─── Data

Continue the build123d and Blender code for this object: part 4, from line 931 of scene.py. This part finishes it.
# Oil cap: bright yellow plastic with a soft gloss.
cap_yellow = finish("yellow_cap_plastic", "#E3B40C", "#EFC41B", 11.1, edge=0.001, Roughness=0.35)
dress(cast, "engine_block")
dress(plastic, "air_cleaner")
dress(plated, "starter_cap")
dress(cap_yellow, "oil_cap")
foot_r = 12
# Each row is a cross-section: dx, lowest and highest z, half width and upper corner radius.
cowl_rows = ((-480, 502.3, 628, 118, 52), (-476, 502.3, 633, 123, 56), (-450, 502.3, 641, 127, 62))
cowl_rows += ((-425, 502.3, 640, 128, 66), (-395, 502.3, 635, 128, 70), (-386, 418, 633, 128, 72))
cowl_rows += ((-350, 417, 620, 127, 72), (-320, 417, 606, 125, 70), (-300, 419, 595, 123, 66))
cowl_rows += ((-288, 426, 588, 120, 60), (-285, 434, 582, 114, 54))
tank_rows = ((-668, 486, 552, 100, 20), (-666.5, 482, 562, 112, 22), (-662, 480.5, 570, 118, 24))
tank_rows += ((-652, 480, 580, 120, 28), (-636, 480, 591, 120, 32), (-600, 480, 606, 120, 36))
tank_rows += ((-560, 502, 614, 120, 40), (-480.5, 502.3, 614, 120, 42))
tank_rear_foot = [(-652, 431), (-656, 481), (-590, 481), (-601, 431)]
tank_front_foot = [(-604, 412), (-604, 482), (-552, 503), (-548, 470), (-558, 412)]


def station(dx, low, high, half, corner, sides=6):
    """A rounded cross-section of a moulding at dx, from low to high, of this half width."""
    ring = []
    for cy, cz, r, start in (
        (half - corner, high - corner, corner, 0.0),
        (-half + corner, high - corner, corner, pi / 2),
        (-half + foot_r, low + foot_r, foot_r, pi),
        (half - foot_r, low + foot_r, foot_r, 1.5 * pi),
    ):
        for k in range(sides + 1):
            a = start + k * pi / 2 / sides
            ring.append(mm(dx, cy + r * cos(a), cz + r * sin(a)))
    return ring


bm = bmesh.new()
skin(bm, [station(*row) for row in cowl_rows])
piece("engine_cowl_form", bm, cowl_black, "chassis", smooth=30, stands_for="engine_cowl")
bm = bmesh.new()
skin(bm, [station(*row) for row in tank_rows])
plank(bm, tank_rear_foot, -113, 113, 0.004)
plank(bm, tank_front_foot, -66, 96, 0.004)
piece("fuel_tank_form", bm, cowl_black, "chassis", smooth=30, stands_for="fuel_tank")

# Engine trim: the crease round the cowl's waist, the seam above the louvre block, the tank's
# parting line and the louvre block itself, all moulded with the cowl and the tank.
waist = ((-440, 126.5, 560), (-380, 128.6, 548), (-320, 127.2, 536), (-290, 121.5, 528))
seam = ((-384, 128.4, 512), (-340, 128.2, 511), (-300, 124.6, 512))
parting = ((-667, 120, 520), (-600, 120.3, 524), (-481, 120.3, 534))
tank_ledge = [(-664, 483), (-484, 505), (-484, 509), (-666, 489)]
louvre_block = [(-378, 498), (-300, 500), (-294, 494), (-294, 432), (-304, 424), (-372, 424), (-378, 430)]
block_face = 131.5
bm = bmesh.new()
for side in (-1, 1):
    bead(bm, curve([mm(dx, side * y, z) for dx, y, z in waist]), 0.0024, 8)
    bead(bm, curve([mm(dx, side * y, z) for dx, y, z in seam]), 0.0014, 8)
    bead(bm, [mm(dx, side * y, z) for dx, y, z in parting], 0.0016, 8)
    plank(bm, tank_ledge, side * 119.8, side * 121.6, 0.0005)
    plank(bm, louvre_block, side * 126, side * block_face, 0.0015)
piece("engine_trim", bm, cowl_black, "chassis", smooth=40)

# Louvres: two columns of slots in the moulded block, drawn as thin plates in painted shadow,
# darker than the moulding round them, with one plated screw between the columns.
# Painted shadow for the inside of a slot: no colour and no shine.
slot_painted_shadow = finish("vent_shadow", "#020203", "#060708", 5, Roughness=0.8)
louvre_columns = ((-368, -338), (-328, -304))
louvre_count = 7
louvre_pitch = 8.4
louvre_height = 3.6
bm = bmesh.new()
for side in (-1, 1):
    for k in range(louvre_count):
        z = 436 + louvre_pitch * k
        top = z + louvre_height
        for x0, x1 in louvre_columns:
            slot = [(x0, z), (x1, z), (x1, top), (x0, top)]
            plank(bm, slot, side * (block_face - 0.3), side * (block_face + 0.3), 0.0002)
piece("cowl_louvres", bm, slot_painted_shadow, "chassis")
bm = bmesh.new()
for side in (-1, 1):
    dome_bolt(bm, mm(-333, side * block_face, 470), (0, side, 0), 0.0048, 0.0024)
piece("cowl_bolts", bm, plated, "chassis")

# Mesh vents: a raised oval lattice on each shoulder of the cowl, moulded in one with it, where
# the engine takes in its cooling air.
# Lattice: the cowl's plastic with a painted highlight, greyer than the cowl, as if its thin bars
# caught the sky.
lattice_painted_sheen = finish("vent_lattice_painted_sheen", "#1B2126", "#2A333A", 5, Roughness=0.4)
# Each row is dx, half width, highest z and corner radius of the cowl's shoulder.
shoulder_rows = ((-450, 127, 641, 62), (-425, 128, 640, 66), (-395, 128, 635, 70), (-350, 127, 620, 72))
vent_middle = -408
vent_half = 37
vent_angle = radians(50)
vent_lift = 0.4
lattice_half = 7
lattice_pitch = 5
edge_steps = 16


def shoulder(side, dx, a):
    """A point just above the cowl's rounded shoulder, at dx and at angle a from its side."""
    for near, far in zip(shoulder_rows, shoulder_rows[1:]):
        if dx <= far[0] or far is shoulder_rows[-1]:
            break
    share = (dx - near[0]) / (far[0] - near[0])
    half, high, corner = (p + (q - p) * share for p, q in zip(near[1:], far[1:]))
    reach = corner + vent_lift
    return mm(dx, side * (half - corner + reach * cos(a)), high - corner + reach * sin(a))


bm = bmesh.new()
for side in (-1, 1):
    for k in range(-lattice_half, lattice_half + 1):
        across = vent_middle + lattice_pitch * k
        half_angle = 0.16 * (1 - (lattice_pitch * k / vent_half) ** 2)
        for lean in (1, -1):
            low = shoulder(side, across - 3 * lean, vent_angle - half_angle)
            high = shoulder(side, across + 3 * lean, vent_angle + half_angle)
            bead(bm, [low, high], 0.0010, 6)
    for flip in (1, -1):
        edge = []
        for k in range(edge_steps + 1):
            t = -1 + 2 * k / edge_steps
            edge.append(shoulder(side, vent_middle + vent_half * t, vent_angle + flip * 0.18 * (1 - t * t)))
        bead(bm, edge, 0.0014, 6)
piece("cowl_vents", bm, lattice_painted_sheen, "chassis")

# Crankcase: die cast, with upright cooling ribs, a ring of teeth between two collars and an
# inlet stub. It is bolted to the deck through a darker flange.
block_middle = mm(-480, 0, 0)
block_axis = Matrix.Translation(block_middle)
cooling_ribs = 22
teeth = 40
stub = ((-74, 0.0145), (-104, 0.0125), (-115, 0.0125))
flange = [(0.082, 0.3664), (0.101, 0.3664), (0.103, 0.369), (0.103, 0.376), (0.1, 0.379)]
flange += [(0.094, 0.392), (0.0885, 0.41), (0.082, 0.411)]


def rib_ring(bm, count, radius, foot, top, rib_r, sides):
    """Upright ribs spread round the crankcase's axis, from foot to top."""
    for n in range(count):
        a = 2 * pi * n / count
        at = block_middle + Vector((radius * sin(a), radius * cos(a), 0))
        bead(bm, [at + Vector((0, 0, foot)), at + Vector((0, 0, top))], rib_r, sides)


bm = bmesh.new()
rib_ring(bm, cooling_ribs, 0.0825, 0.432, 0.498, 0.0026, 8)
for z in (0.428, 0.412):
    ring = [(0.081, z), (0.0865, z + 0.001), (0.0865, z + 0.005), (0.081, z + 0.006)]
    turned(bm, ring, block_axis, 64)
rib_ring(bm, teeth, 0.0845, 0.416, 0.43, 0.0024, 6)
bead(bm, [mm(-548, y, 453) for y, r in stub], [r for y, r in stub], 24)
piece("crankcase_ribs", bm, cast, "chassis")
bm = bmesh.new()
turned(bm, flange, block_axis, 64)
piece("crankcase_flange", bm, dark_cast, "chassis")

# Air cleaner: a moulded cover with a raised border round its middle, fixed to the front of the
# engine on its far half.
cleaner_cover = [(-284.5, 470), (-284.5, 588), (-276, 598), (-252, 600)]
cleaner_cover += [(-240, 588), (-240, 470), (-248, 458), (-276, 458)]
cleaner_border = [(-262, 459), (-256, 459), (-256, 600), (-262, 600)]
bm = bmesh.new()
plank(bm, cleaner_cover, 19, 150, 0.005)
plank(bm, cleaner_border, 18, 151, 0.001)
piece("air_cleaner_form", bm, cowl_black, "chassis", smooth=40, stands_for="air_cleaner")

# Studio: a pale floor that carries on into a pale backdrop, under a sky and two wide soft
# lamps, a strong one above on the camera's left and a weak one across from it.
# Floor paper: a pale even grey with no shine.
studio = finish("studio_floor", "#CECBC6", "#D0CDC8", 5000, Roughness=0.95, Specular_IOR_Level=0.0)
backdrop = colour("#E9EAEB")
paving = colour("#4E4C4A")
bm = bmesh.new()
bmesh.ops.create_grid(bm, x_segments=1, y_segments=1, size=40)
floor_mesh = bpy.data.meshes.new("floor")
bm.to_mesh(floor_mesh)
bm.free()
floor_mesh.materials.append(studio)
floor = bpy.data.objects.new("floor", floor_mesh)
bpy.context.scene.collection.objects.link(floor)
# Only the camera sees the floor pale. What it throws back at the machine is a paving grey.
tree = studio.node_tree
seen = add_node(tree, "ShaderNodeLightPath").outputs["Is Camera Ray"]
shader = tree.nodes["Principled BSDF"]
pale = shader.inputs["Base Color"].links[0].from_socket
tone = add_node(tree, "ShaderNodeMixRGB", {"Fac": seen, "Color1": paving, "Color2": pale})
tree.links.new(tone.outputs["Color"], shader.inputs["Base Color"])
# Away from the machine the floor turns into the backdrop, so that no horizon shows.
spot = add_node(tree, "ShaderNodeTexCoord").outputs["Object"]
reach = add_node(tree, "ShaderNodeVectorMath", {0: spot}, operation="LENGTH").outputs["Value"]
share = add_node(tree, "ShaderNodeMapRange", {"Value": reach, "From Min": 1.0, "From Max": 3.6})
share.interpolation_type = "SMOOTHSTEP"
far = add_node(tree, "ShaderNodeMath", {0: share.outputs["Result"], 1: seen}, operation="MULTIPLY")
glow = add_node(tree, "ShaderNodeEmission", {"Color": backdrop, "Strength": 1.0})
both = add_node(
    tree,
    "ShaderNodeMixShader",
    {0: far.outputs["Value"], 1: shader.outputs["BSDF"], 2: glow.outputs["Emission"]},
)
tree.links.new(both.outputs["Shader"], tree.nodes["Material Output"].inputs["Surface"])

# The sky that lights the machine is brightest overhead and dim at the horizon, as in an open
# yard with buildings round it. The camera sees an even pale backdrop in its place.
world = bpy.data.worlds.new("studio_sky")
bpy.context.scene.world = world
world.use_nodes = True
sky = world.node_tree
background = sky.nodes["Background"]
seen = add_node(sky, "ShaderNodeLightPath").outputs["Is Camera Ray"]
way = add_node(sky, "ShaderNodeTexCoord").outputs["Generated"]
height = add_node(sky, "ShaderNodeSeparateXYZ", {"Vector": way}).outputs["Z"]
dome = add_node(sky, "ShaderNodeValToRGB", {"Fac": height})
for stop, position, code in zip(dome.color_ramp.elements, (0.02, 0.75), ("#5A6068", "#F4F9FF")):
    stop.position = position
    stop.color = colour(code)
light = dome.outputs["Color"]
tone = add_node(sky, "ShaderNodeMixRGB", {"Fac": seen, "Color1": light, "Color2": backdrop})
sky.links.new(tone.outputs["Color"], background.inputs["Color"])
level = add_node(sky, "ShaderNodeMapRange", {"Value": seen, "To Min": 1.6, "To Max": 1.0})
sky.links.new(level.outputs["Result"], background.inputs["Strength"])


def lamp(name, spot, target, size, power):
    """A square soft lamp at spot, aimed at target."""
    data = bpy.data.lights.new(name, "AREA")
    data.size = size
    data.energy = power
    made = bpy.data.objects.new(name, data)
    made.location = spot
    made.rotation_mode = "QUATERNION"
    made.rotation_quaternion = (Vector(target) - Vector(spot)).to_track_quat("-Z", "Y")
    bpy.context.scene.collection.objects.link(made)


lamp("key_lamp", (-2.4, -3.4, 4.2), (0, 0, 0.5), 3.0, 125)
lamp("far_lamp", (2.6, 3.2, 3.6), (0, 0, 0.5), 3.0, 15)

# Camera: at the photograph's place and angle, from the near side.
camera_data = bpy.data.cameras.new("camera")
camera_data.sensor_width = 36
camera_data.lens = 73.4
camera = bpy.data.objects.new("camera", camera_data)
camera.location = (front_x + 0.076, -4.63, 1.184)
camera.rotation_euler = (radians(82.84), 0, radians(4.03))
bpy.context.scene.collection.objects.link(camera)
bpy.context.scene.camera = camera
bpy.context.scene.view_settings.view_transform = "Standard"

──────

Return only the lines spanning from the first line of the material through the line with "470), (-558, 412)]", copied exactly, both ends kept.

Continue the build123d and Blender code for this object: part 4, from line 931 of scene.py. This part finishes it.
# Oil cap: bright yellow plastic with a soft gloss.
cap_yellow = finish("yellow_cap_plastic", "#E3B40C", "#EFC41B", 11.1, edge=0.001, Roughness=0.35)
dress(cast, "engine_block")
dress(plastic, "air_cleaner")
dress(plated, "starter_cap")
dress(cap_yellow, "oil_cap")
foot_r = 12
# Each row is a cross-section: dx, lowest and highest z, half width and upper corner radius.
cowl_rows = ((-480, 502.3, 628, 118, 52), (-476, 502.3, 633, 123, 56), (-450, 502.3, 641, 127, 62))
cowl_rows += ((-425, 502.3, 640, 128, 66), (-395, 502.3, 635, 128, 70), (-386, 418, 633, 128, 72))
cowl_rows += ((-350, 417, 620, 127, 72), (-320, 417, 606, 125, 70), (-300, 419, 595, 123, 66))
cowl_rows += ((-288, 426, 588, 120, 60), (-285, 434, 582, 114, 54))
tank_rows = ((-668, 486, 552, 100, 20), (-666.5, 482, 562, 112, 22), (-662, 480.5, 570, 118, 24))
tank_rows += ((-652, 480, 580, 120, 28), (-636, 480, 591, 120, 32), (-600, 480, 606, 120, 36))
tank_rows += ((-560, 502, 614, 120, 40), (-480.5, 502.3, 614, 120, 42))
tank_rear_foot = [(-652, 431), (-656, 481), (-590, 481), (-601, 431)]
tank_front_foot = [(-604, 412), (-604, 482), (-552, 503), (-548, 470), (-558, 412)]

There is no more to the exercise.